Hyundai, he argued, is already competing effectively with Chinese brands in open markets.
“In Europe we are the first non-European brand, number four overall. In Latin America, take Brazil for example, we are among the top players. If they come to India, we will increase competitiveness…more vertical integration, more localisation. Ultimately, the consumer will decide.”
Hyundai’s pitch, he added, rests on quality, durability and reliability, which support lower cost of ownership and high loyalty among Indian buyers.
Strategically, Hyundai is doubling down on a diversified powertrain mix after reassessing pure-EV assumptions about two years ago. The company now sees hybrids accelerating faster than battery-electric in many markets in the near term.
“Every month we grow 10–20% in EVs, which is very good, but 60–80% in hybrids,” Muñoz said, citing the US as an example.
For India, Hyundai plans to introduce eight hybrid models as part of a broader electrified push, with its current plan targeting about 55% of sales from electrified vehicles, split roughly evenly between EVs and hybrids, while retaining flexibility to swing with demand and regulations.

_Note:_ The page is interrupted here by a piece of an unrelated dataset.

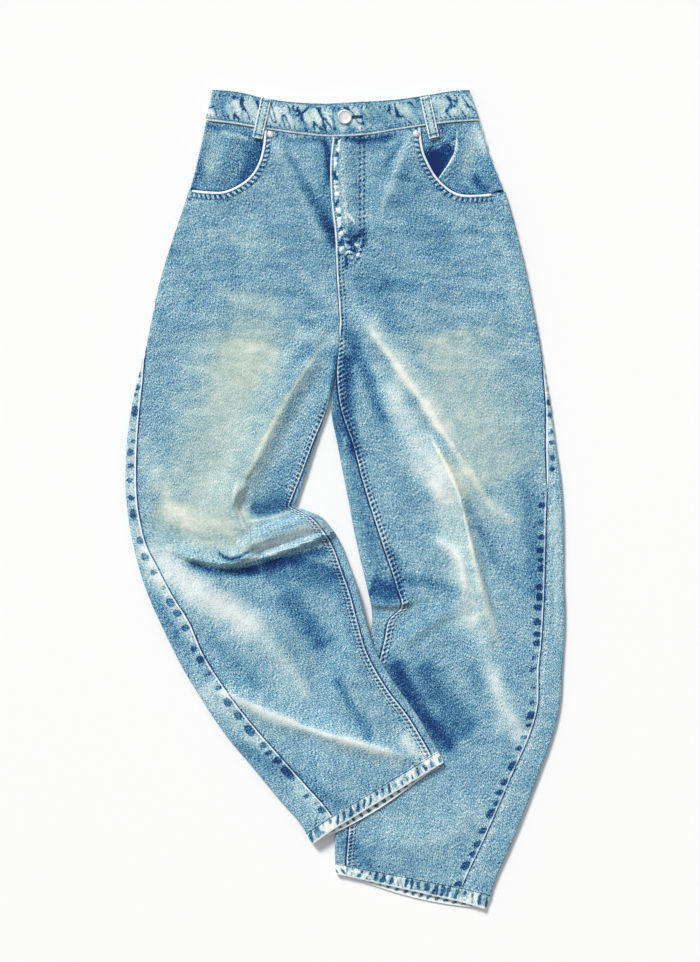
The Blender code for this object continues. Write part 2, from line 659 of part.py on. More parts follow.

Muñoz stressed that Hyundai’s India growth blueprint is not a volume land-grab. Profitability, he said, is as critical as scale, and the company will not chase share at the expense of sustainable returns.
“Our objective is sustainable, profitable growth. I don’t want to lose the second position, and if I can, I want to be number one, but not by losing profitability,” he said. In mature markets, sustaining a 15% share is “quite good,” he noted, and the real target is a balanced trifecta of profit, volume and customer satisfaction. “It’s not either-or; it’s and.”
On capacity, Hyundai believes its current plan—about 1.1 million units annually across its Indian plants—covers the core growth trajectory, assuming industry growth of around mid-single digits and Hyundai’s own growth of roughly 7%. If demand outpaces forecasts, the company can first “stretch” existing lines and then add capacity. One lever will be to redirect a larger slice of export capacity to domestic sales if the market heats up.
Hyundai’s localisation push goes beyond stamping and assembly to product creation itself. The company is investing in India-relevant technologies (he cited CNG as an example) and in local R&D to sharpen cost competitiveness and feature relevance, including for entry segments and emerging niches such as off-road/overland vehicles. Over time, Hyundai also intends to deepen its portfolio in India, with Muñoz hinting at bringing the group’s luxury marque Genesis alongside expanded product development and talent investments.
Affordability will be addressed through financing as much as through vehicle pricing, Muñoz said, pointing to Hyundai’s global experience that first-time buyers convert faster when monthly payments are optimised. That informs Hyundai’s decision to keep a foothold in “entry” segments even as it rides the structural shift toward SUVs and premium vehicles.
“Entry allows you to onboard the customer and then move them up the ladder—just as many moved from smaller cars into Creta,” he said. The mix between entry hatchbacks, compact SUVs and small sedans will be market-driven, but the financing architecture—supported by Hyundai’s captive lending capabilities—will be central to widening access.
On policy and tariffs, Muñoz commented that Hyundai’s approach is long-term and adaptive rather than reactive.
He cited the new Savannah, Georgia facility in the US—conceived years before tariff moves—as evidence that Hyundai’s localisation decisions are strategic, not tactical.
“Tariffs, rules of origin, content norms—this is a highly regulated business. The rules change more often now, but every change is also an opportunity. If you adjust faster than others, you win,” he said, calling this agility Hyundai’s “Korean competitive advantage.”
Whether or not Chinese brands re-enter, the company believes its localisation depth, quality focus and flexibility on technology and capacity put it in position to defend share and expand margins.
“We want to win the market, not buy the market,” Muñoz said.